Power series solution
We guess we can obtain a solution by means of a power series of the form:
\begin{align} f(x) := \sum_{n=1}^{\infty} c_{n}(x-1)^{n}. \label{EM13} \tag{EM13} \end{align}
Given the first of the two systems of equations in \eqref{EM7}, we find
\begin{align} c_{2n-1} = \left( \frac{1}{2} \right) \frac{ (2 \pi)^{2n} }{ (2n-1)! \ (2n)! } (-1)^{n+1} \ \text{ and } \ c_{2n} = 0. \label{EM14} \tag{EM14} \end{align}
Therefore, we have
\begin{align} f(x) = - \frac{ \sqrt{ \pi } \left( \operatorname{bei}_{1} (2 \sqrt{2 \pi (x-1)}) + \operatorname{ber}_{1} ( 2 \sqrt{ 2 \pi (x-1) } ) \right) }{ 2 \sqrt{x-1}} \label{EM15} \tag{EM15} \end{align}
Here, $\operatorname{bei}_{1}(\cdot)$ and $\operatorname{ber}_{1}(\cdot)$ are the first-order Kelvin bei and ber functions, respectively.
Convergence issues
It seems, however, that substitution of this function in the sum and integral terms of the Euler-Maclaurin summation equation -- see \eqref{EM4} -- do not converge with this choice of $f(\cdot)$. I suspect this is the case because the condition $f^{(2k-1)} (\infty) = 0$ is not satisfied.

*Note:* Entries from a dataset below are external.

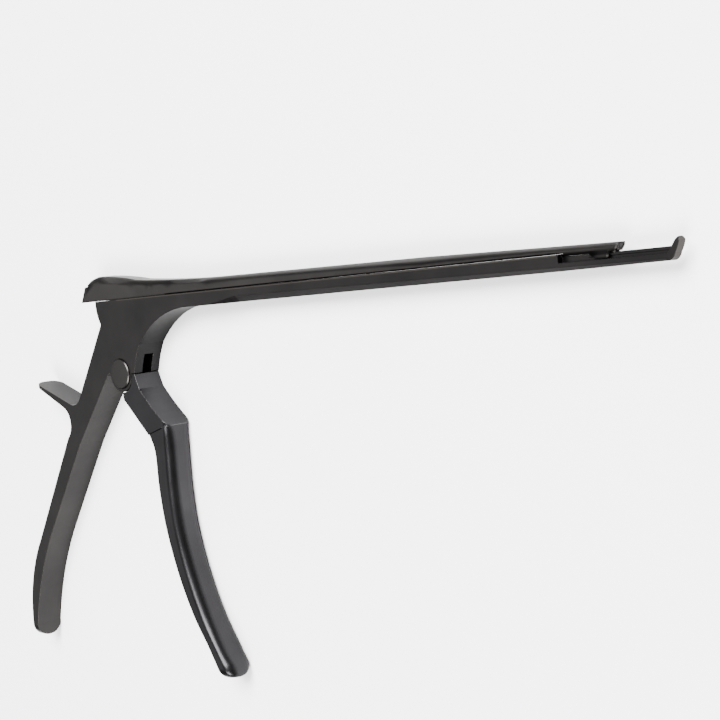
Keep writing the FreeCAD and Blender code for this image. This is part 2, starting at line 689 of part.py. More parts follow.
def round_grip(body):
    """Rounded end of the grip and rounded corners of the thumb spur."""
    end_y = -value_of("grip_end_y")
    half = value_of("half_body")
    soften(body, "GripTongue", "PartDesign::Fillet", "grip_tongue_radius",
           lambda point, edge: near(point.y, end_y) and near(abs(point.z), half))
    round_corners(body, "SpurCorners", "XZ_Plane", "-(spur_tip_y * 0.4)", "8", True,
                  ("-spur_tip_x", "half_body"), (((-1, False), (1, True)),
                                                 ((-1, False), (-1, True))),
                  "spur_corner_radius")


def build_slider():
    """Sliding half: back with its flange, upper shaft, hook and hollow cutting jaw."""
    body = new_body("slider")
    crown = "(seam_rise + slider_crown_rise)"
    neck = "(seam_rise + slider_neck_rise)"
    shoulder = "(seam_rise + slider_shoulder_rise)"
    nose = "(seam_rise + slider_nose_rise)"
    side_pad(body, "BackPlate", [(
        ("-slider_rear_x", "slider_floor"),
        ("blend_end", "slider_floor"),
        ("blend_end", neck),
        ("blend_start", shoulder, "slider_sweep_radius", -1),
        ("-slider_crown_x", crown, "slider_crown_radius", 1),
        ("-slider_rear_x", crown),
    )], "body_width")
    end = "(blend_end + 1)"
    side_pocket(body, "BackBlend", [blend_cut(end, 1), blend_cut(end, -1)], "400", "XZ_Plane")
    bevel_back(body, crown, shoulder, neck)
    middle = "(seam_rise + slider_mid_rise)"
    middle_half = taper("half_rear", "half_tip", "blend_end", "wall_end", "slider_mid_x")
    loft(body, "UpperShaft", [
        ("blend_end", slider_section("half_rear", neck, "slider_bevel", "slider_bevel")),
        ("slider_mid_x", slider_section(middle_half, middle, "slider_bevel", "slider_bevel")),
        ("wall_end", slider_section("half_tip", taper(middle, nose, "slider_mid_x", "nose_x",
                                                      "wall_end"),
                                    "slider_bevel * 0.8", "slider_bevel * 0.8")),
        ("nose_x + 1", slider_section("half_nose", nose, "slider_bevel * 0.5",
                                      "slider_bevel * 0.5")),
    ], True)
    trim = (
        ("-slider_rear_x", "seam_rise - 1"),
        ("-slider_rear_x", "slider_floor + 0.1"),
        ("-slider_ledge_x", "seam_rise + slider_ledge_rise"),
        ("-(slider_ledge_x - slider_ledge_step)", "seam_rise + slider_ledge_rise + 0.2"),
        ("-slider_brow_x", "seam_rise + slider_brow_rise"),
        ("-slider_crown_x", "%s + 0.05" % crown, "12", -1),
        ("-slider_crown_x", "%s + 6" % crown),
        ("-(slider_rear_x + 4)", "%s + 6" % crown),
        ("-(slider_rear_x + 4)", "seam_rise - 1"),
    )
    side_pocket(body, "BackTrim", [trim], "body_width + 2")
    add_hook(body)
    face = (
        ("nose_x - (slider_nose_rise + jaw_floor) * bite_slope", "jaw_floor_y"),
        ("nose_x + 4", "jaw_floor_y"),
        ("nose_x + 4", "%s + 1" % nose),
        ("nose_x + bite_slope", "%s + 1" % nose),
    )
    side_pocket(body, "CuttingFace", [face], "nose_width + 2")
    cut_slider_pockets(body)
    return body


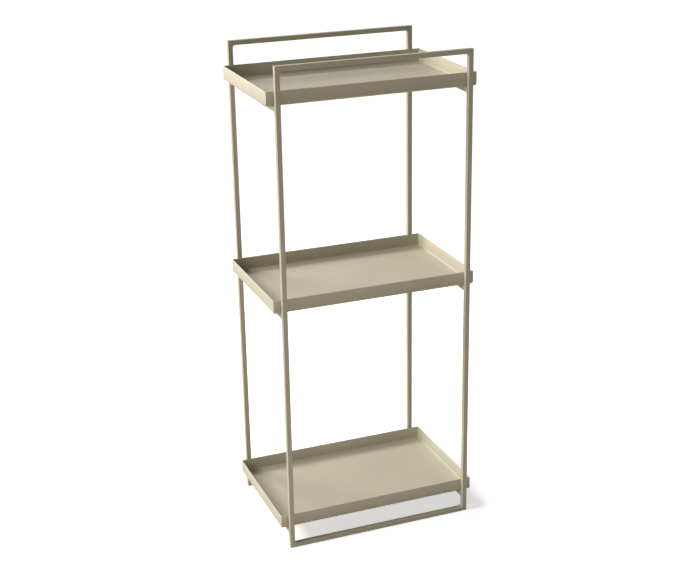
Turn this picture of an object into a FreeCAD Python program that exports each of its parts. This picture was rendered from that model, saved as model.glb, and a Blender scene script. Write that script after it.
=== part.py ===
import FreeCAD, Part
import math
import os

import Sketcher

# Shelving unit: two tall loops of square tube, joined under each of three folded trays by a
# left and a right rail. Millimetres, +Z up, +X to the right, the front at -Y. The origin lies
# on the floor, under the middle of the unit.

# Driving dimensions. Each is set by itself, and everything else is worked out from them.
SIZES = {
    # Loops and rails, all of one square tube.
    "frame_height": 1000,
    "frame_width": 402,
    "frame_depth": 298,
    "tube_side": 10,
    "tube_wall": 1.2,
    "tube_corner": 1,
    # Radii of the weld fillets in the loops' inner corners and under the rails' ends.
    "corner_weld": 5,
    "rail_weld": 4,
    # Trays of folded sheet. The gap is between a tray and the uprights in front of and behind it.
    "tray_overhang": 14,
    "tray_gap": 4,
    "tray_height": 28,
    "tray_sheet": 1.2,
    "tray_bend": 3,
    # Heights of the rims: down from the top of the loops, down from the top rim, up from the floor.
    "guard_height": 48,
    "upper_bay": 409,
    "bottom_rim": 70,
    # Threaded studs welded under the trays, and the nuts that clamp the trays to the rails.
    "stud_inset": 72,
    "stud_diameter": 4,
    "stud_end": 1,
    "nut_flats": 7,
    "nut_height": 3.2,
    # Clearances on the radius: between a stud and its nut, and between it and its rail.
    "thread_clearance": 0.05,
    "hole_clearance": 0.25,
}

# Height of each tray's rim above the floor.
TOP_RIM = "(Sizes.frame_height - Sizes.guard_height)"
RIMS = {
    "top": TOP_RIM,
    "middle": f"({TOP_RIM} - Sizes.upper_bay)",
    "bottom": "Sizes.bottom_rim",
}
LOOPS = {"front": "-", "rear": ""}
SIDES = {"left": "-", "right": ""}

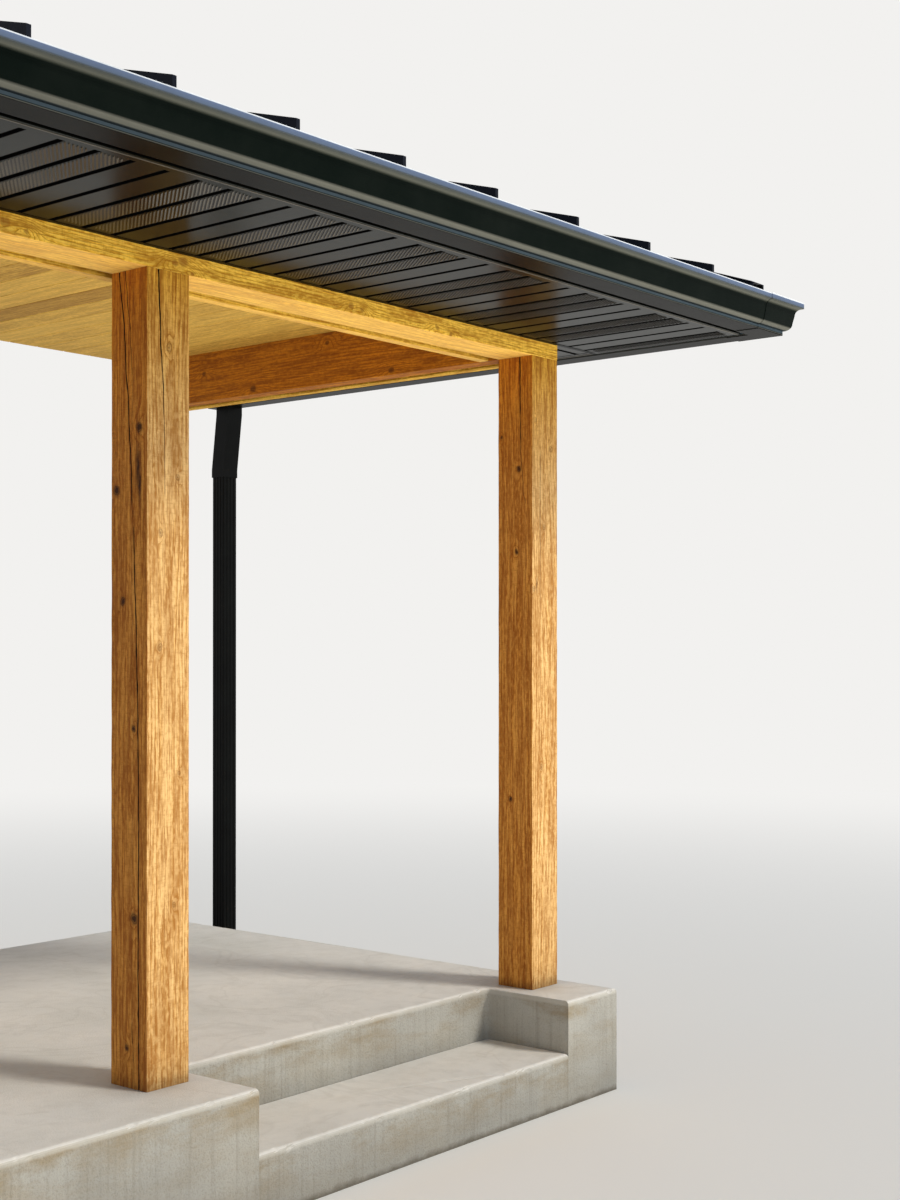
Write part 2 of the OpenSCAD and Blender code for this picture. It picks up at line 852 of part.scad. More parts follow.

In fact, it appears to be the case that for the $f$ we have constructed, we have $f^{(2k-1)} (\infty) = \pm \infty$ for all $k \in \mathbb{Z}_{\geq 1}$.
Questions
- Can the $f(\cdot)$ obtained in equations \eqref{EM13} -- \eqref{EM15} be modified, so it also satisfies the second system of equations in \eqref{EM7}?
- Can one obtain other solutions that are continuously differentiable on $[1, \infty] $ and satisfy the two systems of equations in \eqref{EM7} simultaneously? If so, how does one construct them?